--- Short problem ---
The listing below contains a span that opens with the line containing "attach(piece, body)" and closes with the line containing "FLARE_WIDTH = 0.9". Return that span exactly.

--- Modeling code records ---
----------

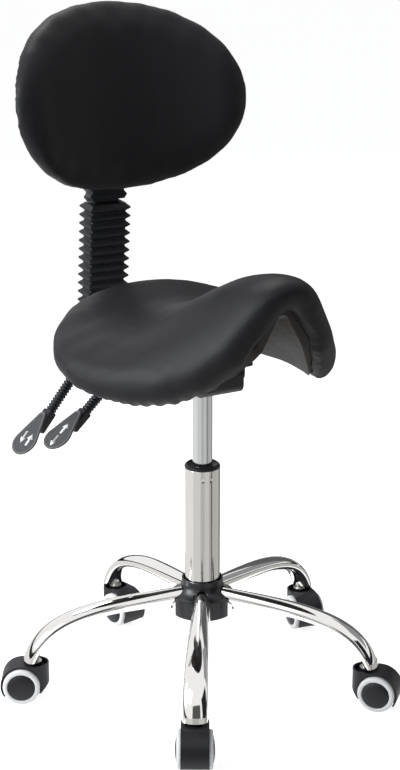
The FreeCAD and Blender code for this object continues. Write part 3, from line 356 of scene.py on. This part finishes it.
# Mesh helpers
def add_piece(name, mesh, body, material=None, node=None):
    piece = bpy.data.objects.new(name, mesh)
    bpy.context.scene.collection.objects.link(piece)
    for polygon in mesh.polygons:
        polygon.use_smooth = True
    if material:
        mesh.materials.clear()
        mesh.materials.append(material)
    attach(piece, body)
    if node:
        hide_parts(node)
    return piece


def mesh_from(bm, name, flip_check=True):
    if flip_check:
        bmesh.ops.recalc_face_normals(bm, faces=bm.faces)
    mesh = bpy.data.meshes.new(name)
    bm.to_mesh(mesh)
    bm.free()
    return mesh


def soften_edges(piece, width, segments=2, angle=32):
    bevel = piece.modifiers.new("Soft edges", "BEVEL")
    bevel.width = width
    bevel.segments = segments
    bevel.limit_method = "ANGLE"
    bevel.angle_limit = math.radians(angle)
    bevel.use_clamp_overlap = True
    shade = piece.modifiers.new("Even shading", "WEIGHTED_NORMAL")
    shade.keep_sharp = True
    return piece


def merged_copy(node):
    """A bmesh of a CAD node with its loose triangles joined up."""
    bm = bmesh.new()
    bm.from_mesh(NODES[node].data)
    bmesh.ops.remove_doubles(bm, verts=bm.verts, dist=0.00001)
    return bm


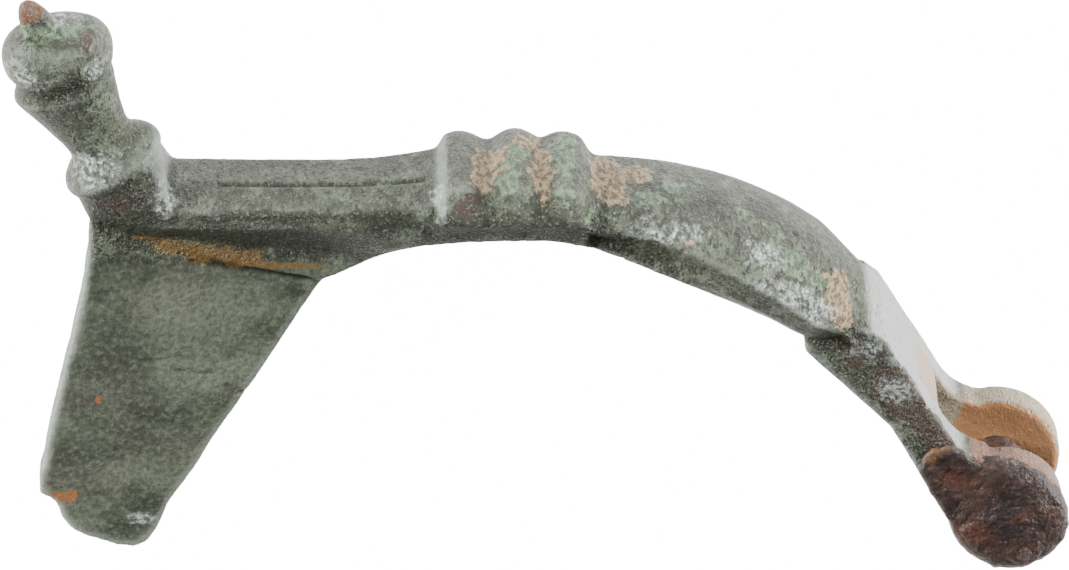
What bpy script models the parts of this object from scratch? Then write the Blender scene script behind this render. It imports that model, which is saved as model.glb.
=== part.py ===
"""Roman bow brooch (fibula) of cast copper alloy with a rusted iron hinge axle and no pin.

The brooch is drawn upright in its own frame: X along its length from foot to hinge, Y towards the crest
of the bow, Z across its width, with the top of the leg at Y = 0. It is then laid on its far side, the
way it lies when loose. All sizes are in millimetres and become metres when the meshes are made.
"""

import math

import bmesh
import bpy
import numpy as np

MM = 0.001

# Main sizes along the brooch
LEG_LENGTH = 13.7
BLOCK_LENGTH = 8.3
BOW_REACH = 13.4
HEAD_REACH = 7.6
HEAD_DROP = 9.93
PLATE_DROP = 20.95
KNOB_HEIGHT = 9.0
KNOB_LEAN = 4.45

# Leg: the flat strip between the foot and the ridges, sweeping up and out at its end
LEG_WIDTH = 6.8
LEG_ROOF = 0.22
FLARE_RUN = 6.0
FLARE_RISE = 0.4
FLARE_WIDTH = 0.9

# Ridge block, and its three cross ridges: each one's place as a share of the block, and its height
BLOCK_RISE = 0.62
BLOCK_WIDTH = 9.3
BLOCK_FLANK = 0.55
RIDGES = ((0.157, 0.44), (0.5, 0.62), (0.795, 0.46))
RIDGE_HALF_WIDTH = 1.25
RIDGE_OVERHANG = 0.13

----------

--- Solution below ---
    attach(piece, body)
    if node:
        hide_parts(node)
    return piece


def mesh_from(bm, name, flip_check=True):
    if flip_check:
        bmesh.ops.recalc_face_normals(bm, faces=bm.faces)
    mesh = bpy.data.meshes.new(name)
    bm.to_mesh(mesh)
    bm.free()
    return mesh


def soften_edges(piece, width, segments=2, angle=32):
    bevel = piece.modifiers.new("Soft edges", "BEVEL")
    bevel.width = width
    bevel.segments = segments
    bevel.limit_method = "ANGLE"
    bevel.angle_limit = math.radians(angle)
    bevel.use_clamp_overlap = True
    shade = piece.modifiers.new("Even shading", "WEIGHTED_NORMAL")
    shade.keep_sharp = True
    return piece


def merged_copy(node):
    """A bmesh of a CAD node with its loose triangles joined up."""
    bm = bmesh.new()
    bm.from_mesh(NODES[node].data)
    bmesh.ops.remove_doubles(bm, verts=bm.verts, dist=0.00001)
    return bm


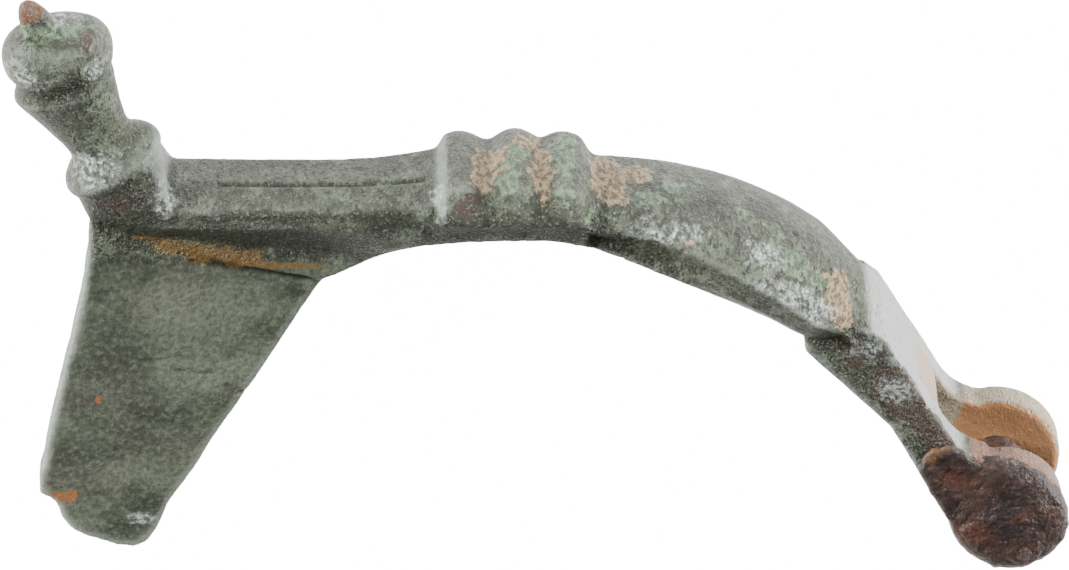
What bpy script models the parts of this object from scratch? Then write the Blender scene script behind this render. It imports that model, which is saved as model.glb.
=== part.py ===
"""Roman bow brooch (fibula) of cast copper alloy with a rusted iron hinge axle and no pin.

The brooch is drawn upright in its own frame: X along its length from foot to hinge, Y towards the crest
of the bow, Z across its width, with the top of the leg at Y = 0. It is then laid on its far side, the
way it lies when loose. All sizes are in millimetres and become metres when the meshes are made.
"""

import math

import bmesh
import bpy
import numpy as np

MM = 0.001

# Main sizes along the brooch
LEG_LENGTH = 13.7
BLOCK_LENGTH = 8.3
BOW_REACH = 13.4
HEAD_REACH = 7.6
HEAD_DROP = 9.93
PLATE_DROP = 20.95
KNOB_HEIGHT = 9.0
KNOB_LEAN = 4.45

# Leg: the flat strip between the foot and the ridges, sweeping up and out at its end
LEG_WIDTH = 6.8
LEG_ROOF = 0.22
FLARE_RUN = 6.0
FLARE_RISE = 0.4
FLARE_WIDTH = 0.9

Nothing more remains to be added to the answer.